Two-stage energy scheduling optimization model for complex industrial process and its industrial verification

As complex industries move towards small batches and customization, the uncertainty of the operation time of intermittent electrical devices increases, leading to an increasing fluctuation range of the complex industrial electrical load. To ensure the regular production process, the fossil power plant increases the installed capacity of generators, which can sharply raise carbon emissions. Renewable energy generation has been introduced to reduce carbon emissions and achieve power generation sustainability. However, the instability of renewable energy generation increases the fluctuation range of transmission voltage, leading to highly unsafe electricity transmission.

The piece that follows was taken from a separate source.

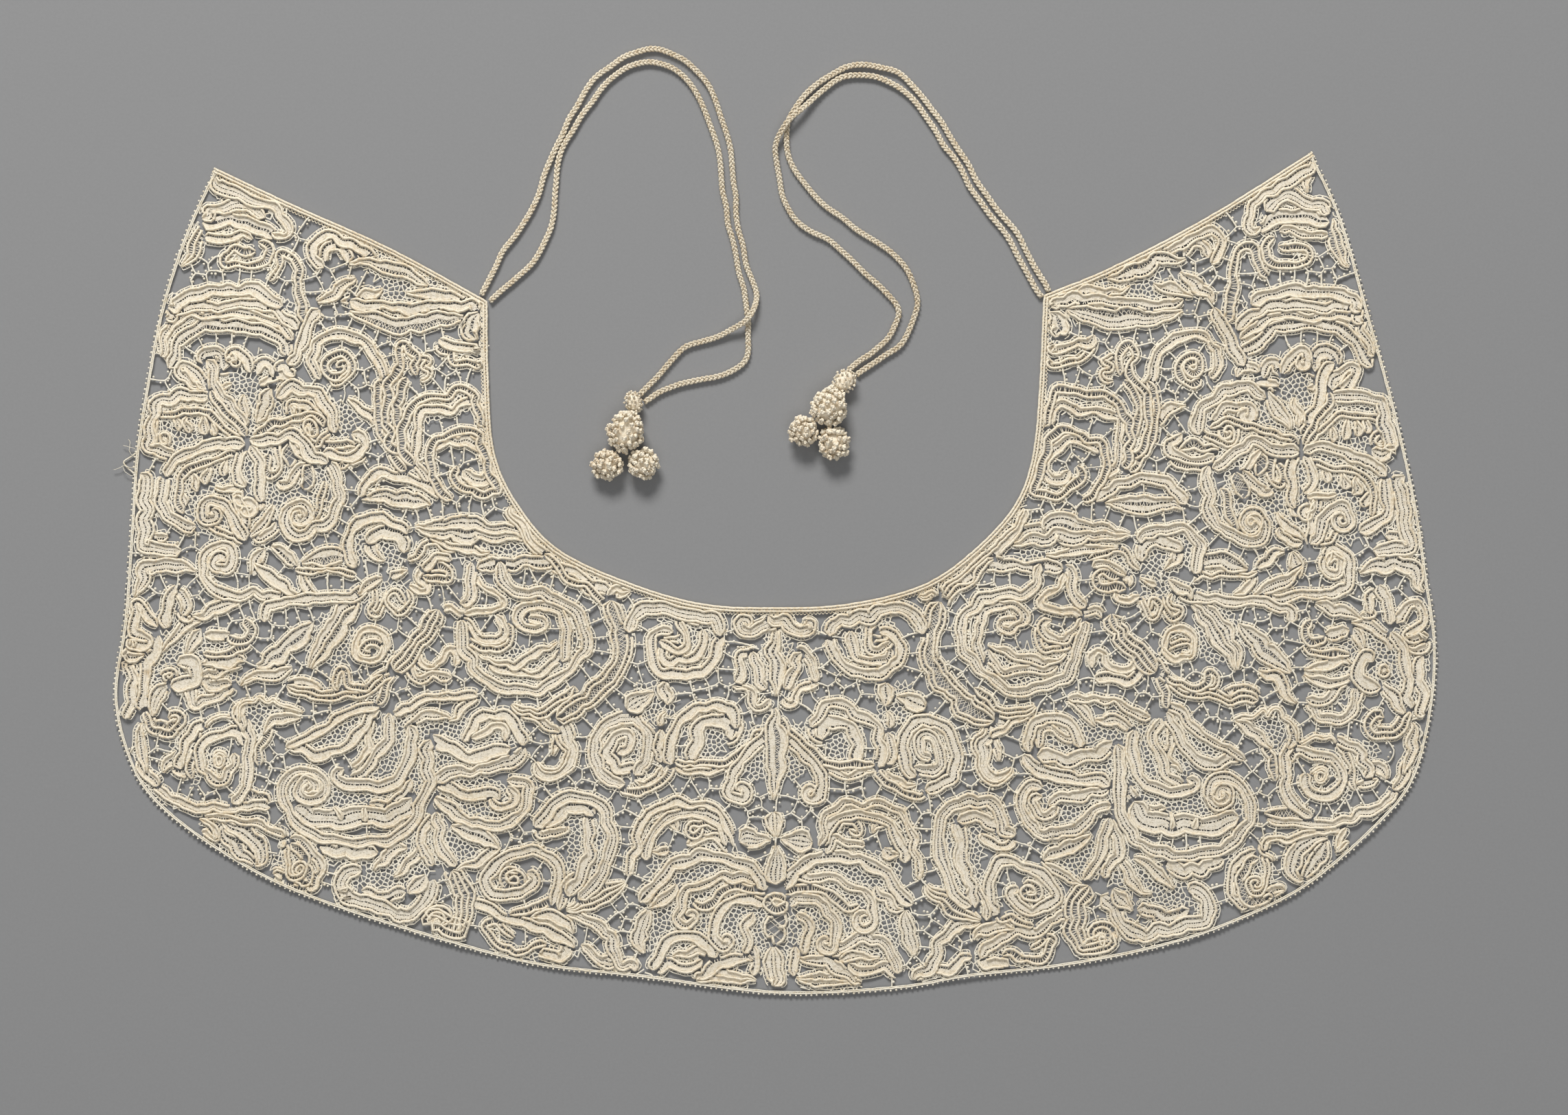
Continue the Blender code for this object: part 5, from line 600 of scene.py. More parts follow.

Energy Storage Systems (ESSs) solves the instability problem of renewable energy generation. Thus, this study proposes a two-stage energy scheduling optimization model for complex industrial processes. The first stage proposes a scheduling optimization model for intermittent electrical devices with high electricity consumption. The second stage proposes a scheduling optimization model for the ESS to optimize the transmission capacity proportion of photovoltaic (PV) power plants, ESS, and fossil power plants. The results show that the proposed two-stage scheduling optimization model for the complex industrial process can reduce electricity cost by 7.1%–9.1%, and carbon emissions by 384 tons of standard coal in a year.